Lab 9.2 — Analyze a Performance Regression
Lab type: Research & Benchmark
Estimated time: 3–4 hours
Overview
Performance regressions are among the most impactful bugs in Tez — a 10% slowdown in shuffle can translate to significant cost at scale. But they are also the hardest to reproduce and fix.
In this lab you will:
- Identify a performance-sensitive code path
- Write a micro-benchmark using JMH
- Compare two implementations and quantify the difference
- Write a JIRA with a clear, reproducible performance report
Step 1 — Identify a Hot Path
The most performance-critical paths in Tez:
| Path | Class | Why it matters |
|---|---|---|
| Record serialization | TezSerializer, WritableSerialization | Called once per record |
| Sort buffer writes | DefaultSorter.collect() | Called once per output record |
| Shuffle URL construction | Fetcher.getFetchList() | Called per fetch request |
| Counter increment | TezCounter.increment() | Called very frequently |
| BitSet operations | VertexManagerPlugin.onTaskAttemptCompleted | Called per task completion |
Step 2 — Add Maven Surefire Benchmark Configuration
For a quick JMH benchmark within the project:
<!-- Add to level-4-waving-manager/pom.xml if you want to benchmark BitSet -->
<dependency>
<groupId>org.openjdk.jmh</groupId>
<artifactId>jmh-core</artifactId>
<version>1.37</version>
<scope>test</scope>
</dependency>
<dependency>
<groupId>org.openjdk.jmh</groupId>
<artifactId>jmh-generator-annprocess</artifactId>
<version>1.37</version>
<scope>test</scope>
</dependency>
Step 3 — Write the Benchmark
Example: compare BitSet.andNot(clone) vs re-building the set from scratch:
@Benchmark
@BenchmarkMode(Mode.AverageTime)
@OutputTimeUnit(TimeUnit.NANOSECONDS)
public void benchmarkBitSetAndNot(Blackhole bh) {
BitSet scheduled = createBigBitSet(1000);
BitSet finished = createBigBitSet(500);
BitSet copy = (BitSet) scheduled.clone();
copy.andNot(finished);
bh.consume(copy.isEmpty());
}
@Benchmark
@BenchmarkMode(Mode.AverageTime)
@OutputTimeUnit(TimeUnit.NANOSECONDS)
public void benchmarkManualIteration(Blackhole bh) {
Set<Integer> scheduled = createBigSet(1000);
Set<Integer> finished = createBigSet(500);
boolean allDone = finished.containsAll(scheduled);
bh.consume(allDone);
}
Step 4 — Run and Analyze
cd book/projects
mvn -pl level-4-waving-manager test -Dtest=WavingBenchmark -q 2>&1 | tail -30
Record:
- Mean time per operation (nanoseconds)
- Confidence intervals
- Winner
Step 5 — Write the JIRA Performance Report
Summary: [ClassName] uses O(n) Set.containsAll() where O(n) BitSet.andNot() is available
Description:
Micro-benchmark comparison of BitSet.andNot() vs Set.containsAll() for
wave-completion detection in WavingVertexManager (and by extension any
similar VertexManagerPlugin).
Results (1000 tasks, 500 completed, JDK 11, M1 MacBook):
BitSet.andNot(): X ± Y ns/op
Set.containsAll(): X ± Y ns/op
Speedup: Nx
For large DAGs with thousands of tasks, this difference compounds
significantly over the lifetime of the DAG.

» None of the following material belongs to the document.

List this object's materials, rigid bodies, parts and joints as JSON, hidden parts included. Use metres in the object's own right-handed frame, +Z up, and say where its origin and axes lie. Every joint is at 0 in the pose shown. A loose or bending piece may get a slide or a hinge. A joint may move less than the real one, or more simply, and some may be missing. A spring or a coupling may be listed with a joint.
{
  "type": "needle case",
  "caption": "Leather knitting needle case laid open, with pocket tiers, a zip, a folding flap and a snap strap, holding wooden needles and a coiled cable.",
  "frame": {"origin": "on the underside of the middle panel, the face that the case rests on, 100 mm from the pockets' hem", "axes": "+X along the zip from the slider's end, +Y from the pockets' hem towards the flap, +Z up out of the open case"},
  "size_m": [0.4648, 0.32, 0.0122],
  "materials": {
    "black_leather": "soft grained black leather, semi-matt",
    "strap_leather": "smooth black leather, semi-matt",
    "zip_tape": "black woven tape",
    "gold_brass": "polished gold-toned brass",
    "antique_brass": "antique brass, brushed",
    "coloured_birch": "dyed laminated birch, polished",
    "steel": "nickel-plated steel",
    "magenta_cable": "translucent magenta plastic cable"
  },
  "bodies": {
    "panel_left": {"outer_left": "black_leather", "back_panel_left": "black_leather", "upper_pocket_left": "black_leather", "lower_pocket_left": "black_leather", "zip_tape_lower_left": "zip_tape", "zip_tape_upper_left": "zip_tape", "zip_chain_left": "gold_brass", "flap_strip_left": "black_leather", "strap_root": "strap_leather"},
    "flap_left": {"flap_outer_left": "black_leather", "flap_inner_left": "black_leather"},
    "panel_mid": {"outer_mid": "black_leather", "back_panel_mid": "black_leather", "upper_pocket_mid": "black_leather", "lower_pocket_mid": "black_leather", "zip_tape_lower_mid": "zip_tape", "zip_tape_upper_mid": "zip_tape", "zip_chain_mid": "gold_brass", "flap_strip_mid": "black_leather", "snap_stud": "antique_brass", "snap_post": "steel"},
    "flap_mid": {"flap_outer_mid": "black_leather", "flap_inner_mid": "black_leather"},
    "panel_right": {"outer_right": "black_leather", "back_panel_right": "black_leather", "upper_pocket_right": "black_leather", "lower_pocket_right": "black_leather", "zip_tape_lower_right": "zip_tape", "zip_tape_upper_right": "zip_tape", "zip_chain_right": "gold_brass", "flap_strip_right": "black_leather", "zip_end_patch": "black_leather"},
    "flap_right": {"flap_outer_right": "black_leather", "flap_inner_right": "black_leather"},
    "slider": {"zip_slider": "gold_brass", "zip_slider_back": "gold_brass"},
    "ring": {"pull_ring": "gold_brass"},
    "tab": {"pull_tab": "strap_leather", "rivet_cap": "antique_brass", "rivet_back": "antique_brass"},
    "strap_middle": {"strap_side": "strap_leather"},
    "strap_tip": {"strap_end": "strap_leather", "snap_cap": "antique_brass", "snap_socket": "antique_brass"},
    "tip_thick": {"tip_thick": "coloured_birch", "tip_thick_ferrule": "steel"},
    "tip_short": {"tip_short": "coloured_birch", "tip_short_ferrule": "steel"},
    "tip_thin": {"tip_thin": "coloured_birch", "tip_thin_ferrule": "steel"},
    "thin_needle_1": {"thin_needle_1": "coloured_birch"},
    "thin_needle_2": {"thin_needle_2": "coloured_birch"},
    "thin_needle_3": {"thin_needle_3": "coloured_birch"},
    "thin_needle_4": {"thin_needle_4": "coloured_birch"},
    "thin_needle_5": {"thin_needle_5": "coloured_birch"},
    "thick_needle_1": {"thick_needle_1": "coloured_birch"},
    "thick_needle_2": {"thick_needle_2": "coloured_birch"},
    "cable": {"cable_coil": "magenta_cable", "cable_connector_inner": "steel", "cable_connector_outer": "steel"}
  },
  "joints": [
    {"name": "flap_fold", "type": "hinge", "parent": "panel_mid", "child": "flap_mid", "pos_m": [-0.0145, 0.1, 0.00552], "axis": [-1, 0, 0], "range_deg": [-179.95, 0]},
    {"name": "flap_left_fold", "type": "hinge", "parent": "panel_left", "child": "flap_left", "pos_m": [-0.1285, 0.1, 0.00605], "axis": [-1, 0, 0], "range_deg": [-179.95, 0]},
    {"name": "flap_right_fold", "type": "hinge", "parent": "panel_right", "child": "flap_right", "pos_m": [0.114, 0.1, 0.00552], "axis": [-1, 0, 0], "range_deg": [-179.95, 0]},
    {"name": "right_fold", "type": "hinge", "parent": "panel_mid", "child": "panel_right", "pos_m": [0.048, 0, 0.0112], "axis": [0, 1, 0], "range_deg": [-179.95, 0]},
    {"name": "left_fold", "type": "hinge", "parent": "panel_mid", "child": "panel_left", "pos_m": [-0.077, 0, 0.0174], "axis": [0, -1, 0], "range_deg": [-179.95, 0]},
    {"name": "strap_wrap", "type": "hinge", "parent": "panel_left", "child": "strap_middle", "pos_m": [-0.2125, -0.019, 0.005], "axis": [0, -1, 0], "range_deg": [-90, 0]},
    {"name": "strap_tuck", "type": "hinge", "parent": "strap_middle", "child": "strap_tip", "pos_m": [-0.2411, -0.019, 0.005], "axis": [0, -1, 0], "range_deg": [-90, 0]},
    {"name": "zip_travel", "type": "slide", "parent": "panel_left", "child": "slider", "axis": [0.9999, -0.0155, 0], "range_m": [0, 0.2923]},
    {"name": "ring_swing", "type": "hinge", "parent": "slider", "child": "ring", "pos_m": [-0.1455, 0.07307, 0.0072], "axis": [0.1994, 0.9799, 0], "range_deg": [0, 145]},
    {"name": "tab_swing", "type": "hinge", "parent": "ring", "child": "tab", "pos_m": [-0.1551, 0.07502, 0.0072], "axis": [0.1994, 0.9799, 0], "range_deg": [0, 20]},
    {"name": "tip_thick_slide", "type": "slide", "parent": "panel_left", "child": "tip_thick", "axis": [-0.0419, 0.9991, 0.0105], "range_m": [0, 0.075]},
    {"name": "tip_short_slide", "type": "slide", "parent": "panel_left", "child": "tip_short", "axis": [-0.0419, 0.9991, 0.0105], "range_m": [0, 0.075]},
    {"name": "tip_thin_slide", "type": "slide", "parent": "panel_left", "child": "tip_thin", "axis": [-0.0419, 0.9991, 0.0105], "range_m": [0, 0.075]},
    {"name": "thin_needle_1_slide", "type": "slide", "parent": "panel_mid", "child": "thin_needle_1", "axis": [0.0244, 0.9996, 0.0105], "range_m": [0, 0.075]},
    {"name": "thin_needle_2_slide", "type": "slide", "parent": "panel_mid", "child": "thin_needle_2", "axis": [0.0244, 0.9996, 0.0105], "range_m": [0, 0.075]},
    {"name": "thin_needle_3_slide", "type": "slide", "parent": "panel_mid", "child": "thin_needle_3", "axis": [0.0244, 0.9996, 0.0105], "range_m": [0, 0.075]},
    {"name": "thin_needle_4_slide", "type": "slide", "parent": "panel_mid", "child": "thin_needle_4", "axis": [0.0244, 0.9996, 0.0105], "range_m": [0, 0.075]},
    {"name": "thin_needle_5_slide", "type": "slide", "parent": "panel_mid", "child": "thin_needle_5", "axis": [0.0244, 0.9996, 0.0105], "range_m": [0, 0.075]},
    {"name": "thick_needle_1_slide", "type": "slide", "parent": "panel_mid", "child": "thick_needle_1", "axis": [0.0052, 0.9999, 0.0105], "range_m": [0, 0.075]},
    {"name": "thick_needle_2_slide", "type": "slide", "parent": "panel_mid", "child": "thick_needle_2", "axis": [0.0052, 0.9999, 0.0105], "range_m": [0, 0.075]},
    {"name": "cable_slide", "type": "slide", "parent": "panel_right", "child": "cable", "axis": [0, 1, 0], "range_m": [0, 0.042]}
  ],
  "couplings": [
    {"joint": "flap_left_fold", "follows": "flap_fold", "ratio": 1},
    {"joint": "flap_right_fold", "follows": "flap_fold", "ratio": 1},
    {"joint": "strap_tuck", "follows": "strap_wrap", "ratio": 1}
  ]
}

Patch: Switch from HashSet to BitSet in [ClassName].
Priority: Minor
Component: tez-dag
Reflection
| # | Question |
|---|---|
| 1 | At what scale (number of tasks per DAG) would the BitSet optimization matter in practice? At 10 tasks? 10,000? |
| 2 | JMH benchmarks measure throughput in isolation. What real-world factors could make the benchmark results misleading? |
| 3 | Performance patches are often held to a higher standard of review than correctness patches. Why? |